◆ Set problem
Every line that holds the string "materials" is to be identified and copied.

◆ Source excerpt
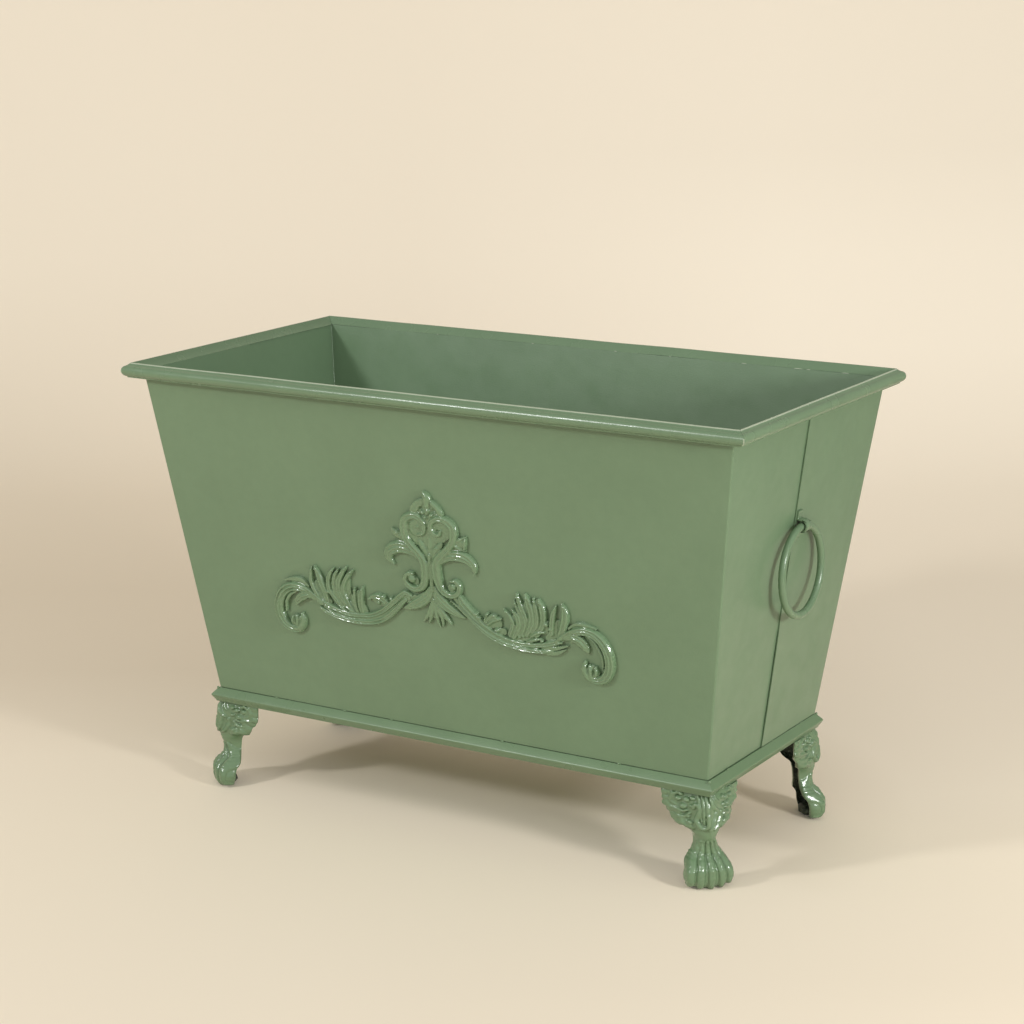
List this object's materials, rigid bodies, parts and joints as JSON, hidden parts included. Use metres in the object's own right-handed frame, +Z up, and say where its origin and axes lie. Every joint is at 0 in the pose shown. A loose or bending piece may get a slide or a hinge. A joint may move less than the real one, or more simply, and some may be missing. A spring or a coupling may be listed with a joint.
{
  "type": "planter",
  "caption": "Rectangular tapered sheet-metal planter with a rolled rim, moulded base, cast claw feet, scroll ornament on the front and swinging ring handles on the ends.",
  "frame": {"origin": "centre of the footprint, on the surface that the feet stand on", "axes": "+X along the length towards the right-hand ring, -Y out of the ornamented front, +Z up"},
  "size_m": [0.7616, 0.3886, 0.495],
  "materials": {
    "painted_sheet": "satin sage green paint on steel sheet",
    "painted_casting": "satin sage green paint on cast iron",
    "painted_wire": "satin sage green paint on steel wire",
    "zinc_fixings": "zinc plated steel"
  },
  "bodies": {
    "planter": {"front_half_shell": "painted_sheet", "back_half_shell": "painted_sheet", "floor_pan": "painted_sheet", "rim_front": "painted_sheet", "rim_back": "painted_sheet", "rim_left": "painted_sheet", "rim_right": "painted_sheet", "base_front": "painted_sheet", "base_back": "painted_sheet", "base_left": "painted_sheet", "base_right": "painted_sheet", "staple_left": "painted_sheet", "staple_right": "painted_sheet", "corner_plate_front_left": "zinc_fixings", "corner_plate_front_right": "zinc_fixings", "corner_plate_back_left": "zinc_fixings", "corner_plate_back_right": "zinc_fixings", "foot_front_left": "painted_casting", "foot_front_right": "painted_casting", "foot_back_left": "painted_casting", "foot_back_right": "painted_casting", "ornament_centre": "painted_casting", "ornament_left_scroll": "painted_casting", "ornament_right_scroll": "painted_casting", "foot_bolts": "zinc_fixings", "foot_washers": "zinc_fixings", "foot_nuts": "zinc_fixings"},
    "ring_handle_left": {"ring_left": "painted_wire"},
    "ring_handle_right": {"ring_right": "painted_wire"}
  },
  "joints": [
    {"name": "ring_left_swing", "type": "hinge", "parent": "planter", "child": "ring_handle_left", "pos_m": [-0.3528, 0, 0.35919], "axis": [0, 1, 0], "range_deg": [-8.5, 172]},
    {"name": "ring_right_swing", "type": "hinge", "parent": "planter", "child": "ring_handle_right", "pos_m": [0.3528, 0, 0.35919], "axis": [0, -1, 0], "range_deg": [-8.5, 172]}
  ]
}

◆ Full solution
List this object's materials, rigid bodies, parts and joints as JSON, hidden parts included. Use metres in the object's own right-handed frame, +Z up, and say where its origin and axes lie. Every joint is at 0 in the pose shown. A loose or bending piece may get a slide or a hinge. A joint may move less than the real one, or more simply, and some may be missing. A spring or a coupling may be listed with a joint.
  "materials": {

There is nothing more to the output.